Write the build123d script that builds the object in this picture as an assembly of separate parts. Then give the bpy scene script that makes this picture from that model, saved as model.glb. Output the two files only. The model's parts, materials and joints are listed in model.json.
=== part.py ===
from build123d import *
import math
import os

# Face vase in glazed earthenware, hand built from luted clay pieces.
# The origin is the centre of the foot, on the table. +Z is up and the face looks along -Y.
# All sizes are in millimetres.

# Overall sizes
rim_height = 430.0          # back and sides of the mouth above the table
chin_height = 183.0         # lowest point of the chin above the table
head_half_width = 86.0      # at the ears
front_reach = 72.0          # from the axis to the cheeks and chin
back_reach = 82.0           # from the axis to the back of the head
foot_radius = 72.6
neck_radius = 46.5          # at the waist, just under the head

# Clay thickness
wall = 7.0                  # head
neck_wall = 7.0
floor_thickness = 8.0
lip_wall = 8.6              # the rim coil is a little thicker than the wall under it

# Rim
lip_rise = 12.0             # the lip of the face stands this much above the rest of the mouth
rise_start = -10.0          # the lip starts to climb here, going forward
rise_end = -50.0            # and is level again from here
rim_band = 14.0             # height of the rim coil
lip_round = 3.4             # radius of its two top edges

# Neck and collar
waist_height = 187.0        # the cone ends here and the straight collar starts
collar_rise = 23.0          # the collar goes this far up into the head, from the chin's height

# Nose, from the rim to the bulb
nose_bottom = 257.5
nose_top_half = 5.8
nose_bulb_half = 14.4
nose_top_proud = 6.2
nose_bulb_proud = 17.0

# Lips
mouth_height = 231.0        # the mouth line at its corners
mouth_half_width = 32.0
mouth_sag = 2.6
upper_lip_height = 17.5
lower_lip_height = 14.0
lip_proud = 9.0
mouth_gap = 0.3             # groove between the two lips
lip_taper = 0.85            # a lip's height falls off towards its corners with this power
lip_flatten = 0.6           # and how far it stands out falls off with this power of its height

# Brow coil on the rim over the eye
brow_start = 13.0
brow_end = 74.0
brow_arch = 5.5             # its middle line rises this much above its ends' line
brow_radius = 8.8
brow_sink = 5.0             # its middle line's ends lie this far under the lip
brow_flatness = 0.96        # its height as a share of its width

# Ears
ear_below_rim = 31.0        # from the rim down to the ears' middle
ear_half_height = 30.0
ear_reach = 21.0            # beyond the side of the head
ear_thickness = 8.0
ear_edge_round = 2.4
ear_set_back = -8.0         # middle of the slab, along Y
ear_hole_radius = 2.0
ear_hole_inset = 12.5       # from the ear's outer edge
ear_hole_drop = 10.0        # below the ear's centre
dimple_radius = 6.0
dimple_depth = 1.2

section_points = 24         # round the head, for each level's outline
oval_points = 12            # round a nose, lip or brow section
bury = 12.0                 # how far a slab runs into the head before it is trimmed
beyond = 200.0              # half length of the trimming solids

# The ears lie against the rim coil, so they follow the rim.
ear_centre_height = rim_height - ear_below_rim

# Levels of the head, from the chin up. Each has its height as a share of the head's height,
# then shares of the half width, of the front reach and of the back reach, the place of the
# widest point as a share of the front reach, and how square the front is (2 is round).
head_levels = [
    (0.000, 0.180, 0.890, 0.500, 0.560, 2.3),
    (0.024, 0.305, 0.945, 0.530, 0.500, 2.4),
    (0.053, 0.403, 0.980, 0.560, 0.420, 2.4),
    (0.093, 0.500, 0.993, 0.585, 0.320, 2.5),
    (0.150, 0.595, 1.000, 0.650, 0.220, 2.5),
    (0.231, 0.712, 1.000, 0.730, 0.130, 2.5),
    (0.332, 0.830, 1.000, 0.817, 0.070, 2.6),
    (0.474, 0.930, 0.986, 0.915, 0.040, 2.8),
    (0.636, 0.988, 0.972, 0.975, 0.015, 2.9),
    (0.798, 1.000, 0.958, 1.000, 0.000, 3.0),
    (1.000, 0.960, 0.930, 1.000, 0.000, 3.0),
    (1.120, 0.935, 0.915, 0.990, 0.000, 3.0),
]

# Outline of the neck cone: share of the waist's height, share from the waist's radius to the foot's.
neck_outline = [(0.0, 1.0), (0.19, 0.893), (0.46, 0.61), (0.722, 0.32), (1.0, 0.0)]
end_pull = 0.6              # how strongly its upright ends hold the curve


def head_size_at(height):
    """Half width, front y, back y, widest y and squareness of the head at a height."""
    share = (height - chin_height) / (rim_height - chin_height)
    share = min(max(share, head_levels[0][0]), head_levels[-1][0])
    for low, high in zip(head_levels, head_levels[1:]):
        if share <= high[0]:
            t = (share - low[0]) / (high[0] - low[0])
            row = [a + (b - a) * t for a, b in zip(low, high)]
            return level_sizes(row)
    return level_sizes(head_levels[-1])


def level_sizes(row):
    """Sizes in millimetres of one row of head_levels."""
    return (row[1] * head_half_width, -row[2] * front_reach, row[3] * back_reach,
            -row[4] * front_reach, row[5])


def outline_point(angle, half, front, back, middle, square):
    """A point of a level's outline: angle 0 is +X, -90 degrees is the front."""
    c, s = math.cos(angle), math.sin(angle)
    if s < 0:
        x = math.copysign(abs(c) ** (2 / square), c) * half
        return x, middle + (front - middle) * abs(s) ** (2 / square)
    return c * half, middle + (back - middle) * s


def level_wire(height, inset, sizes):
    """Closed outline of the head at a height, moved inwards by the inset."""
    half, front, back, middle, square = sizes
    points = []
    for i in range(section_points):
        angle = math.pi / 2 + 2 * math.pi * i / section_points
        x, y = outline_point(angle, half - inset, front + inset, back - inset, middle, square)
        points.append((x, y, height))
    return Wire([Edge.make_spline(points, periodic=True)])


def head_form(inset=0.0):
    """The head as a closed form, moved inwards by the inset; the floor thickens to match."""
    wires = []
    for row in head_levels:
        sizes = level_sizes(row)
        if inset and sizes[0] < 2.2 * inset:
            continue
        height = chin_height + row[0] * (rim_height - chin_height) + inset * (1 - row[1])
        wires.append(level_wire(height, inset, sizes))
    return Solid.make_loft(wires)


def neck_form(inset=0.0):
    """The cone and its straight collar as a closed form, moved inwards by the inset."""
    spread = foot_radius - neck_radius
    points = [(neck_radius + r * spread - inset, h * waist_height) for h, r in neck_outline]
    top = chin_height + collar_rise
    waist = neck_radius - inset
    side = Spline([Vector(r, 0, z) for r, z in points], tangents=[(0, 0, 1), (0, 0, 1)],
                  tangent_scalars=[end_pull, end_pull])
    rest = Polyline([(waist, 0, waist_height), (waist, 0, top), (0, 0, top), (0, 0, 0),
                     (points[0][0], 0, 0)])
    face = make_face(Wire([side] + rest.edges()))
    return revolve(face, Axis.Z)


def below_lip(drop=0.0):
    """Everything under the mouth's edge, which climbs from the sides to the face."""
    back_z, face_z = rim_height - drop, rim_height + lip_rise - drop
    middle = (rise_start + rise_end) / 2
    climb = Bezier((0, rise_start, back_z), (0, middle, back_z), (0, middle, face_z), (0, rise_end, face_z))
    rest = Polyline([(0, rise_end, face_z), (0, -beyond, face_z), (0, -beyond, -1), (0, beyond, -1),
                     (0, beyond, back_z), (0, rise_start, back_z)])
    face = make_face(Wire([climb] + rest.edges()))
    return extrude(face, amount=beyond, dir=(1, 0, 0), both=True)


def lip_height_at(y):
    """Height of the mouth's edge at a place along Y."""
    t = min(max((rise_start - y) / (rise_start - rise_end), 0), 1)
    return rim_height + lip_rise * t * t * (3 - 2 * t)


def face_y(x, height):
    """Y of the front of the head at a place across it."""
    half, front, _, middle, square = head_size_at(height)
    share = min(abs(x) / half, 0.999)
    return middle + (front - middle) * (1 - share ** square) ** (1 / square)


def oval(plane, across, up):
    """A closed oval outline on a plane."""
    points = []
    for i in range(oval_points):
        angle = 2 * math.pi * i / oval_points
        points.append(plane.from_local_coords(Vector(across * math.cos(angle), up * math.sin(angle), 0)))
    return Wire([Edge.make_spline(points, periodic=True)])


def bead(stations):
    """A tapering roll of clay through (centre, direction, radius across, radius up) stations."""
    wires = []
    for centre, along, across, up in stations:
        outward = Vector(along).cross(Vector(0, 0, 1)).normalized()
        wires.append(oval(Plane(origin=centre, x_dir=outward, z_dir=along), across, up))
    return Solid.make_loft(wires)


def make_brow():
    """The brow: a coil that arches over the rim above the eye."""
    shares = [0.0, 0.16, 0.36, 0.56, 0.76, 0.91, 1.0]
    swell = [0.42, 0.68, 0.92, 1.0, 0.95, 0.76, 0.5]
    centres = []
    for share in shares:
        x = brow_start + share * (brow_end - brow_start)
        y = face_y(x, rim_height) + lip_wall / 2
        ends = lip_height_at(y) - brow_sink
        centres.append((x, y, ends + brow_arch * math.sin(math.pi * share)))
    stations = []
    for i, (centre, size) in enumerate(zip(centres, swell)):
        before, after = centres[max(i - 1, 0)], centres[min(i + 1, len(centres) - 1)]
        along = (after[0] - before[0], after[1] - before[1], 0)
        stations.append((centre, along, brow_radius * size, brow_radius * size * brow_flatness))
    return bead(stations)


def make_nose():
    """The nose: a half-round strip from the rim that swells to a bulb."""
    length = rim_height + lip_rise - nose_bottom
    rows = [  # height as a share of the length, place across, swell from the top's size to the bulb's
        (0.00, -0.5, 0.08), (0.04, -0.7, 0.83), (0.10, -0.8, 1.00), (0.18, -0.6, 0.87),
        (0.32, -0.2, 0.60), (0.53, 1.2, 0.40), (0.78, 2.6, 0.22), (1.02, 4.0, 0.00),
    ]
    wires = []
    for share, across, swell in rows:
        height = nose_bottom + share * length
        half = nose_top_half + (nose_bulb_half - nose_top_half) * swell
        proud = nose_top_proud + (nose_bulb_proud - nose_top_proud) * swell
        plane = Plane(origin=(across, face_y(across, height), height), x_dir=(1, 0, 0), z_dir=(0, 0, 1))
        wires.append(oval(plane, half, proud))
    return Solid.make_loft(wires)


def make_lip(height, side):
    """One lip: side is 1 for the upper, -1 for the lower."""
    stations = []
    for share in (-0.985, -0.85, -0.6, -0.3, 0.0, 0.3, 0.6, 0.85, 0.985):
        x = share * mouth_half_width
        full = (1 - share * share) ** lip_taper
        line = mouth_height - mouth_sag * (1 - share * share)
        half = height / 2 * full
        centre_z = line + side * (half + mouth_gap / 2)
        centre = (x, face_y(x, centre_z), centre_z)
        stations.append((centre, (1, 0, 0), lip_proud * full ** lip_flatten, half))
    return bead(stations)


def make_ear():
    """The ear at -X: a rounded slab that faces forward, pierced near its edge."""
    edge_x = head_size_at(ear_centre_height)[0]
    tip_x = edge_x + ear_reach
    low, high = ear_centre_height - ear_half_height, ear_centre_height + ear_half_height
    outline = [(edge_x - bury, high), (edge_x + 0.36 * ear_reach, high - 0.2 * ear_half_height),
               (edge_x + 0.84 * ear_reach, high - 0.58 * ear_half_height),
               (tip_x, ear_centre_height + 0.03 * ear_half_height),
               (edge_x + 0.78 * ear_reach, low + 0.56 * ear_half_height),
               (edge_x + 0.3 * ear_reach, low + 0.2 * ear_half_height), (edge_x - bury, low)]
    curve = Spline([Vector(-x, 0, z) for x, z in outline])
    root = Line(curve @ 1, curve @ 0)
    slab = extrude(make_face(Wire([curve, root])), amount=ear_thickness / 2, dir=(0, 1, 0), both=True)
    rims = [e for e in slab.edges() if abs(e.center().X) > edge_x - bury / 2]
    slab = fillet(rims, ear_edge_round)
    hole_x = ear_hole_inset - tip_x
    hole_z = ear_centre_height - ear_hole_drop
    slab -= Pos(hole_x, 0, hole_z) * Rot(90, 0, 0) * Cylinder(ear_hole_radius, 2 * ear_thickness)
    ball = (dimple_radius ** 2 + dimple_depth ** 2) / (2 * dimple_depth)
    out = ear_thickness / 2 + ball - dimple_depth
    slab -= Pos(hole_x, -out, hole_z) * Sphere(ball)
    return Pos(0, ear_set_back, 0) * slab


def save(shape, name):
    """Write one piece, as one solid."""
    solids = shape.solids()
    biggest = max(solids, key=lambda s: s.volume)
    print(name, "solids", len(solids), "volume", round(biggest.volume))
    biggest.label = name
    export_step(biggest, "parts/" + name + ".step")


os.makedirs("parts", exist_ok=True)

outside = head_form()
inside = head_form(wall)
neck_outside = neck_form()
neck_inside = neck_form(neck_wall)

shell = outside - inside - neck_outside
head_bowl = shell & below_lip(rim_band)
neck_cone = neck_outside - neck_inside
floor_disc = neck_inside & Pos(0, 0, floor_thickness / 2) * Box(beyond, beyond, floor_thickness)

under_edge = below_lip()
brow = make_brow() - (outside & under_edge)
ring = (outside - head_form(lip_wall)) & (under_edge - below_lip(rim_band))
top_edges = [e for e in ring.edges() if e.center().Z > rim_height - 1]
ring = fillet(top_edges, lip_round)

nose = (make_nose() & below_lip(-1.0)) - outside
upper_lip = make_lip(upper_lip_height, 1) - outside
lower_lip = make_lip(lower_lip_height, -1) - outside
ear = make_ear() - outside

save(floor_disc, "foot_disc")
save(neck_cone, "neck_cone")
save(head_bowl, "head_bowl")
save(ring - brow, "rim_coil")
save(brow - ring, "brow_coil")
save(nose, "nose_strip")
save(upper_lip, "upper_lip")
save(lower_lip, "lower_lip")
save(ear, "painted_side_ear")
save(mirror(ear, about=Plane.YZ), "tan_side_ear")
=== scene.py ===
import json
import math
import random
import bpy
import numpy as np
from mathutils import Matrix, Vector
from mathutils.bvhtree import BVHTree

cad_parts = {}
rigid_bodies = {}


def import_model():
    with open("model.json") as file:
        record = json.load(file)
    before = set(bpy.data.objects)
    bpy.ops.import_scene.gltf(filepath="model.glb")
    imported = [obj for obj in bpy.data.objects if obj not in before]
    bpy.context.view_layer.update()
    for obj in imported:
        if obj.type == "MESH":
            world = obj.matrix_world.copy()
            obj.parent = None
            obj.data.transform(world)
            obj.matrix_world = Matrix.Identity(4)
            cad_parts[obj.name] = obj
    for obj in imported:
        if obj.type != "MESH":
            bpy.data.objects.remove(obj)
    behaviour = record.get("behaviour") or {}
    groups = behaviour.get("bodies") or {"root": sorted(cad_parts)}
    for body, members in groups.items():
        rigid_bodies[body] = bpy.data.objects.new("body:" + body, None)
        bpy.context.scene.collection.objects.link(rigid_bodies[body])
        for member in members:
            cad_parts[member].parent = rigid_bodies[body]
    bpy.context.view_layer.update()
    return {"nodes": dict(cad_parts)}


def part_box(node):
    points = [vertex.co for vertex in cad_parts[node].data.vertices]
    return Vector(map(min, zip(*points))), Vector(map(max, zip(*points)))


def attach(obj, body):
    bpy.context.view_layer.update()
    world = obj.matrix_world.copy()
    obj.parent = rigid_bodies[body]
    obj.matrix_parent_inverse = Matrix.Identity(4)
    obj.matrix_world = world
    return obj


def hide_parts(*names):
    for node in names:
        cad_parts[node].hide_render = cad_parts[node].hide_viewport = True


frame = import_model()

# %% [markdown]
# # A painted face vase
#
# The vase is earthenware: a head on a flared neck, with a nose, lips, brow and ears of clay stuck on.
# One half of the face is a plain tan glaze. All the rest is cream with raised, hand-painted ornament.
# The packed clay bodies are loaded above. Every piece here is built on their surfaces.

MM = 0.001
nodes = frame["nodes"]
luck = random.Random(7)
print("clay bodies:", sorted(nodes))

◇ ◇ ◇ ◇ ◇

## STATED TASK
Write out exactly the lines running from the line containing "shell = outside - inside - neck_outside" to the line containing "bpy.data.objects.remove(obj)", with both of those lines included.

## EXERCISE OUTPUT
shell = outside - inside - neck_outside
head_bowl = shell & below_lip(rim_band)
neck_cone = neck_outside - neck_inside
floor_disc = neck_inside & Pos(0, 0, floor_thickness / 2) * Box(beyond, beyond, floor_thickness)

under_edge = below_lip()
brow = make_brow() - (outside & under_edge)
ring = (outside - head_form(lip_wall)) & (under_edge - below_lip(rim_band))
top_edges = [e for e in ring.edges() if e.center().Z > rim_height - 1]
ring = fillet(top_edges, lip_round)

nose = (make_nose() & below_lip(-1.0)) - outside
upper_lip = make_lip(upper_lip_height, 1) - outside
lower_lip = make_lip(lower_lip_height, -1) - outside
ear = make_ear() - outside

save(floor_disc, "foot_disc")
save(neck_cone, "neck_cone")
save(head_bowl, "head_bowl")
save(ring - brow, "rim_coil")
save(brow - ring, "brow_coil")
save(nose, "nose_strip")
save(upper_lip, "upper_lip")
save(lower_lip, "lower_lip")
save(ear, "painted_side_ear")
save(mirror(ear, about=Plane.YZ), "tan_side_ear")
=== scene.py ===
import json
import math
import random
import bpy
import numpy as np
from mathutils import Matrix, Vector
from mathutils.bvhtree import BVHTree

cad_parts = {}
rigid_bodies = {}


def import_model():
    with open("model.json") as file:
        record = json.load(file)
    before = set(bpy.data.objects)
    bpy.ops.import_scene.gltf(filepath="model.glb")
    imported = [obj for obj in bpy.data.objects if obj not in before]
    bpy.context.view_layer.update()
    for obj in imported:
        if obj.type == "MESH":
            world = obj.matrix_world.copy()
            obj.parent = None
            obj.data.transform(world)
            obj.matrix_world = Matrix.Identity(4)
            cad_parts[obj.name] = obj
    for obj in imported:
        if obj.type != "MESH":
            bpy.data.objects.remove(obj)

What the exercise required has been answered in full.